Providing Public Access to Confidential, Big Social Science Datasets

Jerome P. Reiter (Duke University)

Abstract: Large-scale databases from the social, behavioral, and economic sciences offer enormous potential benefits to society. When made widely accessible, these databases facilitate advances in research and policy-making, enable students to develop skills at data analysis, and help ordinary citizens learn about their communities. However, as most stewards of social science data are acutely aware, wide-scale dissemination of such data can result in unintended disclosures of data subjects' identities and sensitive attributes, thereby violating promises--and in some instances laws--to protect data subjects' privacy and confidentiality.

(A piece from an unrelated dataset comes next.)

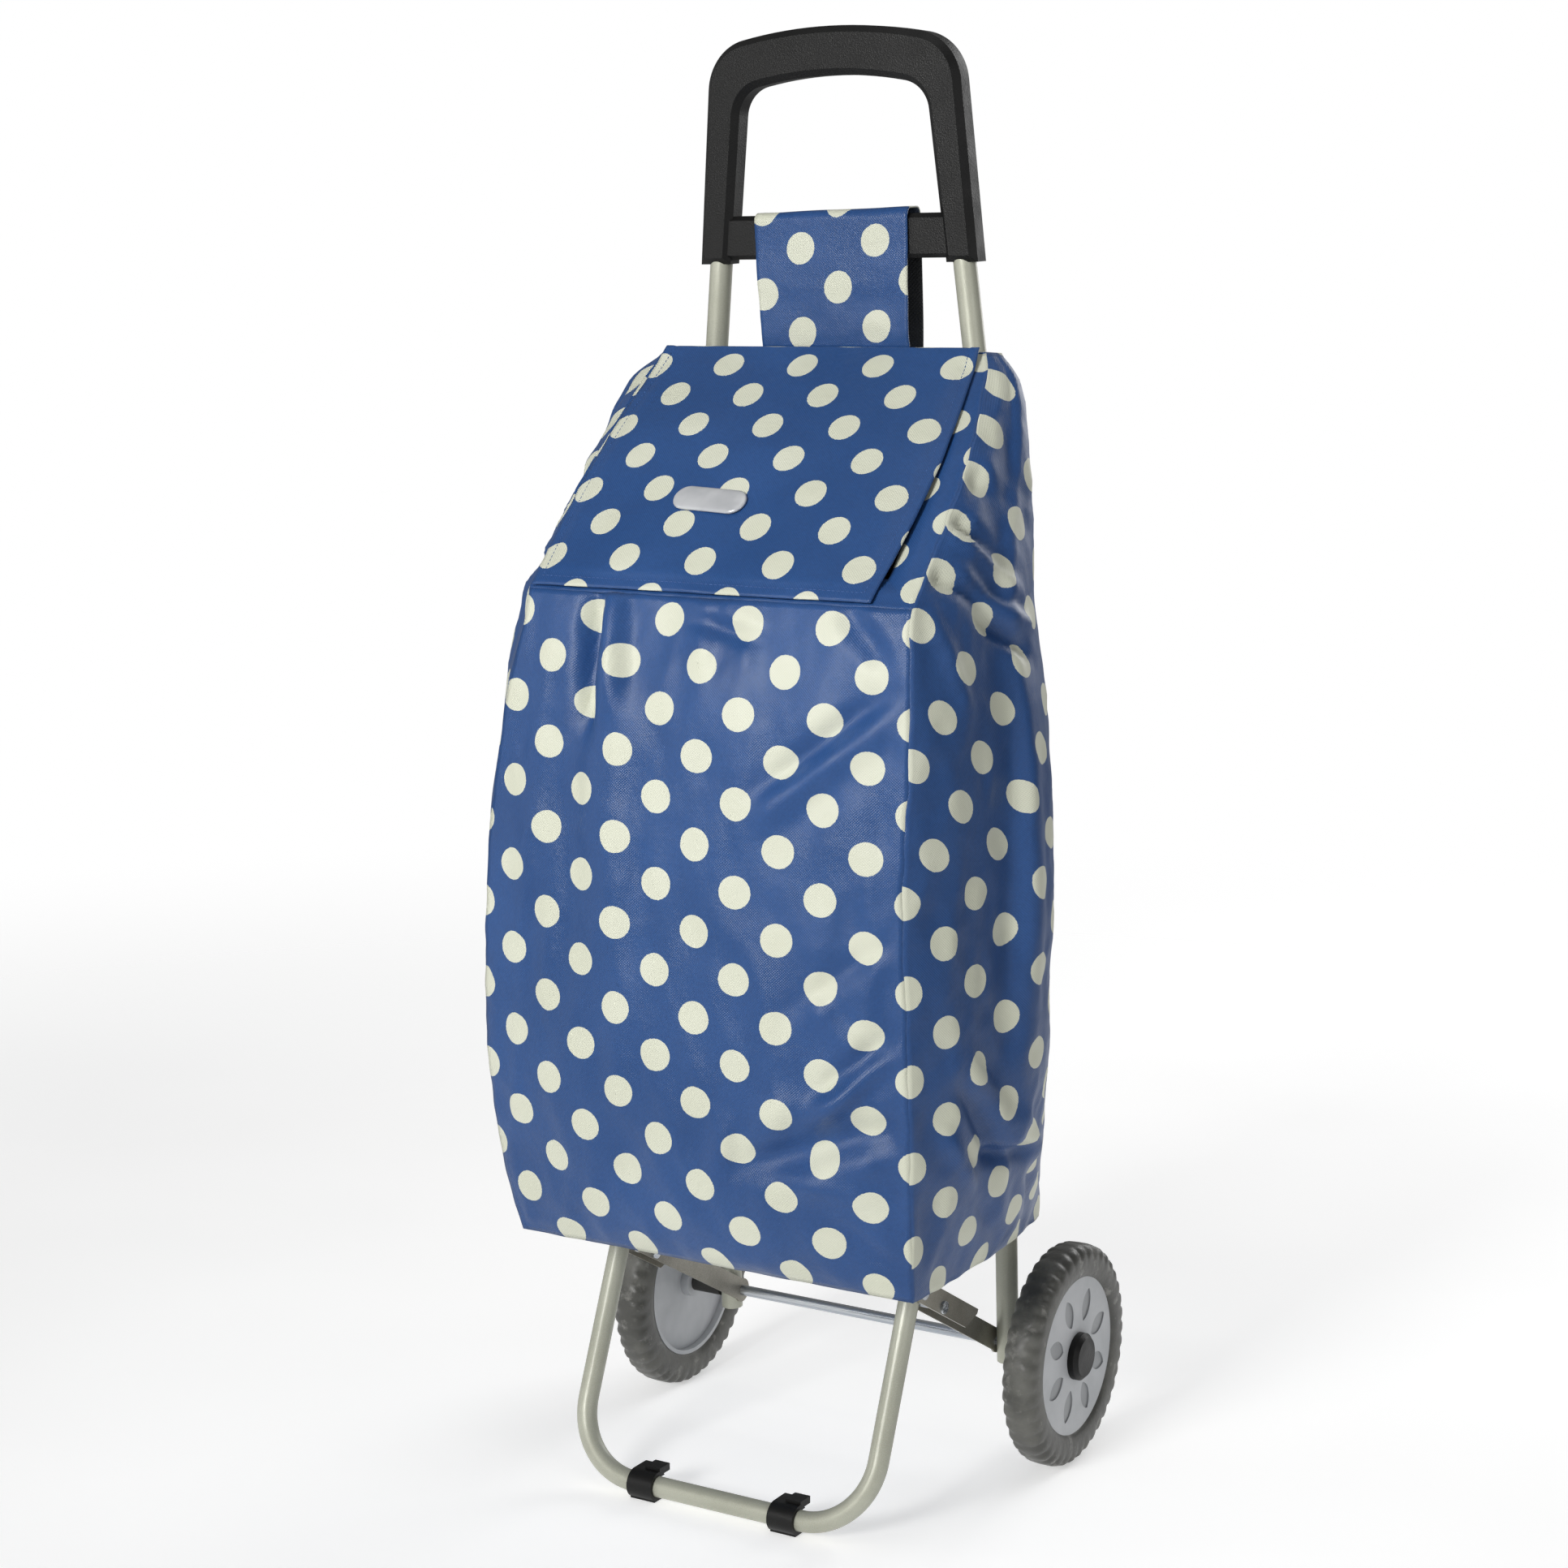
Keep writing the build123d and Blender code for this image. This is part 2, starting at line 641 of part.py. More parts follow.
def flap_panel():
    """Flap that covers the mouth; its top edge is round about the hinge line."""
    mid = FLAP_GAP + FLAP_THICKNESS / 2
    panel = slanted_plate(
        FLAP_HALF_BOTTOM, FLAP_HALF_TOP, FLAP_LOW, MOUTH_LENGTH, FLAP_GAP, FLAP_THICKNESS
    )
    hinge_y, hinge_z = mouth_point(MOUTH_LENGTH, mid)
    panel += rod(-FLAP_HALF_TOP, FLAP_HALF_TOP, FLAP_THICKNESS / 2, hinge_y, hinge_z)
    return panel


def flap_badge():
    """Blank oval badge, domed by its chamfered rim."""
    y, z = mouth_point(BADGE_ALONG, FLAP_GAP + FLAP_THICKNESS)
    up_y, up_z = mouth_point(0, 1)
    base_y, base_z = mouth_point(0, 0)
    plane = Plane(origin=(BADGE_X, y, z), x_dir=(1, 0, 0), z_dir=(0, up_y - base_y, up_z - base_z))
    pad = extrude(plane * Rot(0, 0, BADGE_TILT) * SlotOverall(BADGE_LENGTH, BADGE_WIDTH), 2.4)
    return chamfer(pad.faces().sort_by(Axis.Z)[-1].edges(), 0.9)


def mouth_hook_tape():
    return slanted_plate(30, 30, TAPE_ALONG - 8, TAPE_ALONG + 8, FLAP_GAP - 1.0, 1.0)


def mouth_loop_tape():
    return slanted_plate(30, 30, TAPE_ALONG - 8, TAPE_ALONG + 8, 0, 1.0)


STRAP_FOOT_S = 715.8
STRAP_CLEAR = 1.0


def strap_loop():
    """The folded strap over the crossbar, as one upside-down U."""
    half_in = CROSSBAR_DEPTH / 2 + STRAP_CLEAR
    half_out = half_in + STRAP_THICKNESS
    top_in = CROSSBAR_HIGH_S + STRAP_CLEAR
    top_out = top_in + STRAP_THICKNESS
    outer = block((-STRAP_HALF_WIDTH, -half_out, STRAP_FOOT_S), (STRAP_HALF_WIDTH, half_out, top_out))
    outer = fillet(outer.faces().sort_by(Axis.Z)[-1].edges().filter_by(Axis.X), 5)
    inner = block((-HUGE, -half_in, 0), (HUGE, half_in, top_in))
    inner = fillet(inner.faces().sort_by(Axis.Z)[-1].edges().filter_by(Axis.X), 3.5)
    return outer - inner


LINING_TOP_S = 795.0


def hanging_strap():
    rear = block((-HUGE, 0, 0), (HUGE, HUGE, LINING_TOP_S))
    return lean(strap_loop() - rear)


def strap_lining():
    rear = block((-HUGE, 0, 0), (HUGE, HUGE, LINING_TOP_S))
    return lean(strap_loop() & rear)


LOOP_HEIGHTS = (240.0, 545.0)
LOOP_HALF_HEIGHT = 12.5


def tube_loops():
    """Webbing loops on the bag's back that go round the rear tubes."""
    loops = []
    wall = 1.2
    reach = TUBE_RADIUS + 0.4
    for side in SIDES.values():
        for height_s in LOOP_HEIGHTS:
            low = height_s - LOOP_HALF_HEIGHT
            high = height_s + LOOP_HALF_HEIGHT
            x = side * TUBE_X
            band = block((x - reach - wall, -2 * TUBE_RADIUS, low), (x + reach + wall, reach + wall, high))
            band -= block((x - reach, -HUGE, low - 1), (x + reach, reach, high + 1))
            loops.append(lean(band) - bag_body(0))
    return Compound(loops)


# ---- writing ----------------------------------------------------------------------------
for name, side in SIDES.items():
    save(rear_tube(side), f"rear_tube_{name}")
    save(bracket(side), f"bracket_{name}")
    save(foot_clip(side), f"foot_clip_{name}")
    save(at_wheel(tyre(), side), f"tyre_{name}")
    save(at_wheel(hub(), side), f"hub_{name}")
    save(at_wheel(hub_plate(), side), f"hub_plate_{name}")
    save(at_wheel(hub_cap(), side), f"hub_cap_{name}")

save(cross_brace(), "cross_brace")
save(brace_rivets(), "brace_rivets")
save(axle(), "axle")
save(axle_clips(), "axle_clips")
save(wheel_spacers(), "wheel_spacers")
save(handle(), "handle")
save(handle_screws(), "handle_screws")

save(leg_tube(), "leg_tube")
save(riveted_pins(PIVOT_RADIUS, 5.5, (-BRACKET_LENGTH, 0)), "pivot_rivets")
save(riveted_pins(STOP_PIN_RADIUS, 4.5, STOP_PIN_AT), "stop_pins")

for node, panel in bag_panels().items():
    save(panel, node)
save(flap_panel(), "flap_panel")
save(flap_badge(), "flap_badge")
save(mouth_hook_tape(), "flap_hook_tape")
save(mouth_loop_tape(), "mouth_loop_tape")
save(hanging_strap(), "hanging_strap")
save(strap_lining(), "strap_lining")
save(tube_loops(), "tube_loops")
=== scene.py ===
"""Looks of a folding shopping trolley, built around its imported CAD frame.

Metres, in the shared frame: +Z is up, -Y is the bag's front and X runs across. Hard parts keep
their CAD meshes and get materials. The bag, flap, strap, webbing and tyres are new meshes.
"""
import math

import bmesh
import bpy
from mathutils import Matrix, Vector, noise


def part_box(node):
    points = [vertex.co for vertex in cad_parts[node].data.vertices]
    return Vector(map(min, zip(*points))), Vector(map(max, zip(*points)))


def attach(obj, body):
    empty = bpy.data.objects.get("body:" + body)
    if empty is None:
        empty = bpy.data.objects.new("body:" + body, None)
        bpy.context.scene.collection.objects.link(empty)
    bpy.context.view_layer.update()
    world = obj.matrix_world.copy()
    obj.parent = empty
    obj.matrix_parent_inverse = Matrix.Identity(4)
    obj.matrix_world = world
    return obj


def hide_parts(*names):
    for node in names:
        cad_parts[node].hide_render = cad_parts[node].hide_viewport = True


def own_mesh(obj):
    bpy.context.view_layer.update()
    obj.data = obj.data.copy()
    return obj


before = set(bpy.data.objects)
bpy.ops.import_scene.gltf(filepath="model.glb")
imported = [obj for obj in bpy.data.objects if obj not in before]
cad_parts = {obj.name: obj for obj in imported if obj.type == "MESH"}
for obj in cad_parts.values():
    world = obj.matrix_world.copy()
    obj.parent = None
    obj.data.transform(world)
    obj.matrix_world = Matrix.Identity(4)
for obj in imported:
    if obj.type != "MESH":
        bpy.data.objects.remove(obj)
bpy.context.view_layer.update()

# ---- places taken from the frame ----
axle_low, axle_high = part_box("axle")
AXLE_Y = (axle_low.y + axle_high.y) / 2
AXLE_Z = (axle_low.z + axle_high.z) / 2
LEAN = math.radians(3.23)        # the rear frame leans forward
SIDES = {"left": -1, "right": 1}

# ---- the bag's shape ----
# Half widths are at the front seams, at the fullest part of the gussets and at the back.
# Y values are from the axle. A tuck under the flap draws the left front seam in.
BAG_SECTIONS = [
    # Z, front half, side half, back half, front Y, back Y, left front half, left side half
    (0.184, 0.160, 0.161, 0.149, -0.226, -0.015, 0.150, 0.152),
    (0.235, 0.162, 0.182, 0.150, -0.232, -0.018, 0.162, 0.182),
    (0.320, 0.164, 0.198, 0.152, -0.241, -0.023, 0.168, 0.198),
    (0.450, 0.161, 0.203, 0.152, -0.245, -0.030, 0.162, 0.203),
    (0.560, 0.164, 0.198, 0.148, -0.243, -0.036, 0.146, 0.196),
    (0.637, 0.160, 0.188, 0.142, -0.235, -0.041, 0.131, 0.182),
    (0.715, 0.153, 0.172, 0.136, -0.153, -0.046, 0.137, 0.170),
    (0.770, 0.139, 0.152, 0.131, -0.095, -0.049, 0.133, 0.158),
    (0.793, 0.128, 0.132, 0.128, -0.071, -0.050, 0.128, 0.132),
]
FRONT_HALF, SIDE_HALF, BACK_HALF, FRONT_Y, BACK_Y, LEFT_FRONT_HALF, LEFT_SIDE_HALF = range(1, 8)
BAG_BOTTOM = BAG_SECTIONS[0][0]
BAG_TOP = BAG_SECTIONS[-1][0]
MOUTH_FRONT_Y = -0.235           # the mouth's low edge, from the axle
MOUTH_LOW = Vector((0, AXLE_Y + MOUTH_FRONT_Y, 0.637))
MOUTH_HIGH = Vector((0, AXLE_Y + BAG_SECTIONS[-1][FRONT_Y], BAG_TOP))
MOUTH_ALONG = (MOUTH_HIGH - MOUTH_LOW).normalized()
MOUTH_UP = Vector((0, -MOUTH_ALONG.z, MOUTH_ALONG.y))
MOUTH_LENGTH = (MOUTH_HIGH - MOUTH_LOW).length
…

As the size, richness, and quality of social science data have increased, so too have the threats to confidentiality and the difficulty of the challenge of making such data widely available. In this talk, I outline a vision for disseminating large-scale social science data. In short, I believe a way forward for access to these data is an integrated system including (i) unrestricted access to highly redacted data, most likely some version of synthetic data, followed with (ii) means for approved researchers to access the confidential data via remote access solutions, glued together by (iii) verification servers that allow users to assess the quality of their inferences with the redacted data so as to be more efficient with their use (if necessary) of the remote data access. Throughout the talk, I highlight advances in each of the three components of the systems and indicate open research challenges.